Winnipeg has run three primary defence pairs at even-strength this season, although there has already been plenty of mixing and matching. The Jets’ three right-shot defencemen all play on different pairings, but they’re also the only three defenders on the team averaging more than 20 minutes per game; Winnipeg’s coaches do all sorts of things to mostly keep them on their strong side and get them on the ice a lot.
The Jets’ three primary pairs break down like this:
|Josh Morrissey||Jacob Trouba||69.1||73||63.4||6||5.21|
|Dmitry Kulikov||Tyler Myers||50.2||53||63.3||1||1.20|
The goal numbers should be mostly ignored this early because over an hour of play basically anything can happen. The shot totals are dicey, too, but because there are more of them (we’ve used Corsi here for the largest possible sample to include all shots directed at net by the opposition) they’re at least useful as an early indicator.
We don’t usually think in terms of 5-on-5 shot attempts against/hour, though, so what do they mean?
The best defensive teams in the NHL flirted with only 50 events against/hour last year and the median was 55 against. The Arizona Coyotes were the worst team in the league at keeping shots away, allowing 63 per hour.

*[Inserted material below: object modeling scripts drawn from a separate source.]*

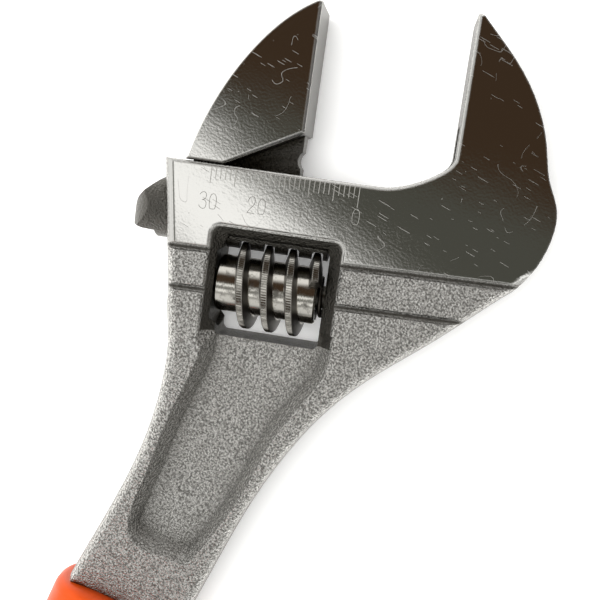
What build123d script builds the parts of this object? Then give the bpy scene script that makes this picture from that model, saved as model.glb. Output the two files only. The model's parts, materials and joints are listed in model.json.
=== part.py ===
from build123d import *
from math import cos, pi, radians, sin, tan
import os

os.makedirs("parts", exist_ok=True)

# An adjustable wrench lying on its side. The drawing's X runs across the handle, Y along it
# towards the jaws and Z through the thickness, with the mid-plane at Z = 0. At the end every
# piece is shifted so that the origin is the centre of the footprint, on the lowest face.

# ---- driving dimensions, mm and degrees ----
jaw_angle = 22.5  # between the handle's line and the jaw faces
jaw_gap = 30.0  # opening in the rest pose
head_half = 8.0  # half thickness of the head
overall_top = 32.9  # highest point of the fixed jaw above the jaw line, along Y
overall_length = 255.0
jaw_origin_x = 14.3  # foot of the fixed jaw's face, from the handle's centre line

shank_radius = 6.4
shank_clearance = 0.09
shank_v = -10.35  # shank axis below the top of the cheeks
shank_left = -64.2
shank_right = -22.5
bore_end = 9.5
web_half = 2.95
slot_half = 3.1

thread_pitch = 5.1
thread_crest_radius = 8.95
thread_root_radius = 6.0
thread_crest_width = 1.35
flank_angle = 14.5
thread_first_top = -40.0  # where the first crest passes the top of the worm
thread_turns = 3.4
thread_start_turn = -0.22
worm_v = -24.35
worm_left = -44.5
worm_right = -23.3
spring_seat_radius = 5.0
spring_seat_depth = 4.0

window_left, window_right = -43.5, -21.7
window_top, window_bottom = -14.5, -34.8
window_slope = 3.1  # how far the bevelled walls lean out on each side
window_floor_z = 4.9
window_corner = 1.2  # corner radius at the floor of the bevels
window_corner_growth = 0.4  # how fast it grows up the bevel

pin_radius = 2.45
pin_clearance = 0.05
pin_head_radius = 3.4
pin_head_left = -54.1
pin_head_length = 4.2
pin_right = -12.5
spring_wire = 0.9
spring_radius = 3.95
spring_turns = 3.6

tooth_width = 2.35
tooth_root_v = -14.85
tooth_count = 7
first_tooth = 3  # spaces to the left of the one on the worm's first crest

groove_radius = 0.8
groove_lift = 0.25  # height of the groove's centre line above the face
groove_tilt = 1.4
groove_lines = (-16.6, -24.9)  # where each groove meets the window's right rim
groove_reference_u = -18.9

grip_top_y = -111.2
grip_side_drop = 4.1
tang_end_y = -203.0
hang_hole_radius = 4.5
hang_hole_inset = 12.5

u_dir = Vector(cos(radians(jaw_angle)), sin(radians(jaw_angle)), 0)
v_dir = Vector(-sin(radians(jaw_angle)), cos(radians(jaw_angle)), 0)
jaw_plane = Plane(origin=(jaw_origin_x, 0, 0), x_dir=u_dir, z_dir=(0, 0, 1))
handle_end_y = overall_top - overall_length


def jaw_point(u, v, z=0):
    """A point given along the slide (u), towards the jaw tips (v) and through the thickness."""
    return jaw_plane.from_local_coords(Vector(u, v, z))


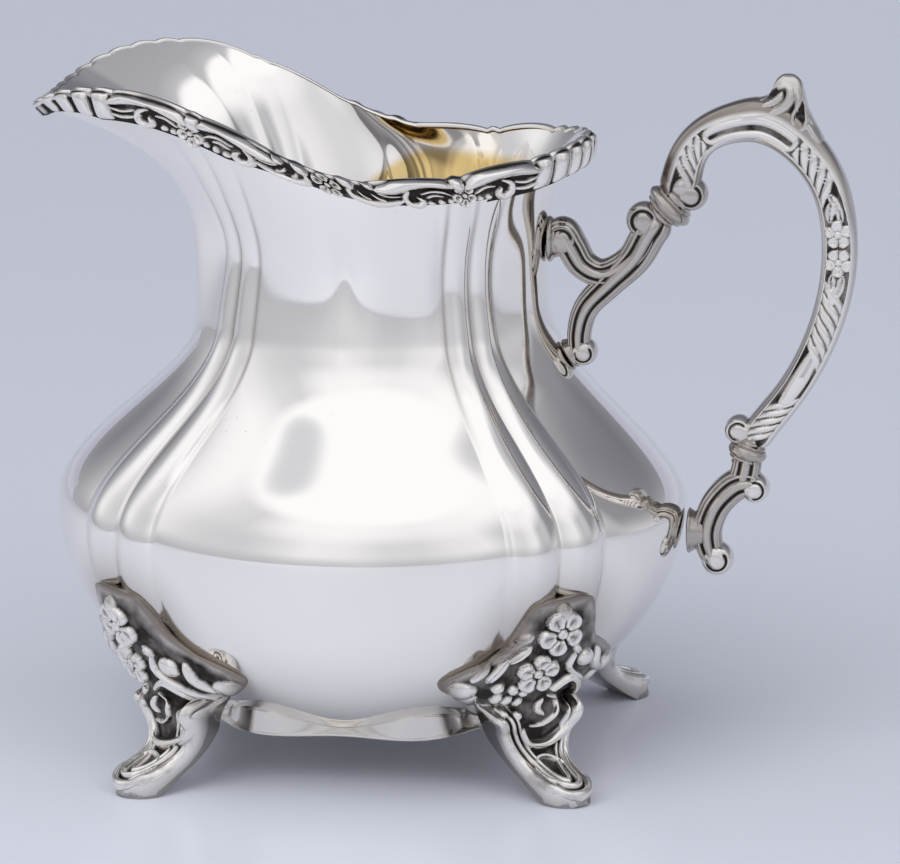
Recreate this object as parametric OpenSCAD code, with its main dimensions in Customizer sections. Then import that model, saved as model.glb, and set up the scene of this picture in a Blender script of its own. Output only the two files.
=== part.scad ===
// Small footed silver creamer, in millimetres, standing on the table at z = 0.
// The spout points along -X and the handle along +X.

/* [Body] */
// Radius of the belly at the middle of a wide panel
belly_r = 58; // [54:0.5:62]
// Height of the widest part of the belly above the table
belly_z = 46; // [43:0.5:50]
// Height of the body's open bottom edge above the table
base_z = 11; // [9.5:0.5:12.5]
// How far the bowl's curve would run on below the bottom edge
bowl_tail = 9; // [7:0.5:12]
// Radius of the waist under the mouth
waist_r = 32.1; // [30:0.1:34]
// Height of the waist above the table
waist_z = 85; // [82:0.5:88]
// Thickness of the raised silver sheet
wall = 0.9; // [0.7:0.1:1.3]

/* [Flutes] */
// Half the angle that one wide panel takes
panel_angle = 34.5; // [30:0.5:38]
// Share of the radius lost at the valleys between the flutes
valley_share = 0.022; // [0.01:0.001:0.04]
// Share of the radius gained on the two narrow lobes
lobe_share = 0.028; // [0.01:0.001:0.04]
// Share of the flute depth that is left at the rim
rim_flute_share = 0.3; // [0:0.05:1]

/* [Mouth] */
// Half the length of the mouth from spout tip to handle side
mouth_half_l = 50; // [47:0.5:53]
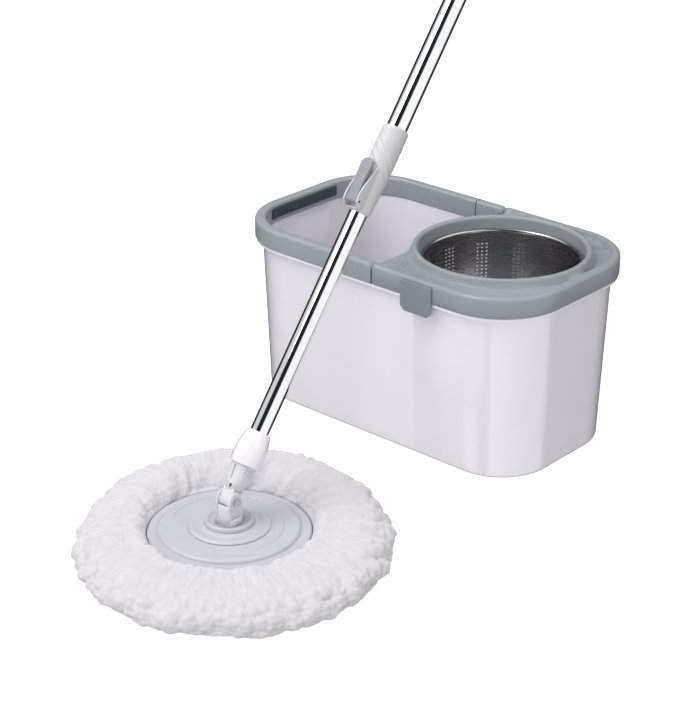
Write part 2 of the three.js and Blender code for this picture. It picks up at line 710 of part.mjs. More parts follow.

Clearly the Jets have a big problem here. They have one pairing that is doing OK in terms of shots against, and two that would have been just below the team average in Arizona last season. So far only Morrissey/Trouba have really paid the price in terms of goals against, but we’re just six games into the season. There’s a reckoning coming for the Myers pairing, too, if things don’t change immediately. That pair will have a new look for the near future, with Tucker Poolman filling in for the injured Kulikov.
This is a team-wide problem as opposed to just an issue with the defencemen, of course, but it’s more than mildly troubling that the only pairing not getting hammered on the shot clock is the one that can remember the exact same thing happening when they played together in Atlanta.
The thought this is an overall team issue is reinforced by the fact it’s happening on the penalty kill, too.
The Jets have mercifully made strides in the Department of Dumb Penalties. After being the second-most penalized team in the NHL a year ago, they focused on improving in their discipline, going so far as to bring retired referee Paul Devorski in at training camp. Now they’re a little better than the league average in terms of the number of power plays they give their opponents.
That helps cushion the blow of allowing 78 shot attempts against in just 38 minutes of time shorthanded. On a per-minute basis, only Florida and (wait for it) Arizona have allowed their goalies to be so assailed. Matt Hendricks might help reduce that when he gets healthy but a) he’s one guy and b) he’s 36, so his impact is diminishing.
The team has only been able to survive because of some early magic from Hellebuyck — and that probably won’t last.
The suspicious reader might take one look at that chart and think something funny has been done with the y-axis, but that’s not the case: Every NHL goalie who has played at least 100 games between 2012 and the present fits on that scale. Jonas Hiller and his .826 shorthanded save percentage brings up the rear; Anton Khudobin and his .906 number leads the pack. Among regular starters over that span, Ben Bishop’s .898 save percentage is the outer marker.
Hellebuyck has been Winnipeg’s best penalty killer through three games, but it’s hard to imagine this performance lasting. Both he and Mason have been somewhat below the NHL average on their respective teams in this discipline over the past few years. Given that Hellebuyck is currently soaring 36 points above the league average, we’re talking about quite a jump.
Hellebuyck’s numbers are similarly ridiculous at even-strength, as Mason’s own performance has not been great. However, in the end, this isn’t really about the goalies. Hellebuyck has given the Jets a much-needed respite, allowing them to claw their way to a 3-3 start on the season and giving them the opportunity to work through their defensive difficulties without falling hopelessly behind the rest of the league.
It’s not like Winnipeg is the only team with these troubles. Calgary and Pittsburgh have been similarly porous, but obviously it’s still early. The key difference is that those two teams can afford to sacrifice some offence as they try to button things down. The Jets can’t. They’re quite bad at generating shots, and while they have enough skill in the top-six to compensate to some degree, no forward outside their top-six has more than one point yet.
Hellebuyck has bought the Jets some time, but he cannot fix those fundamental problems. If Paul Maurice and his skaters can’t pull things together fast, their goaltender’s heroics aren’t going to matter and disappointment will set in once again.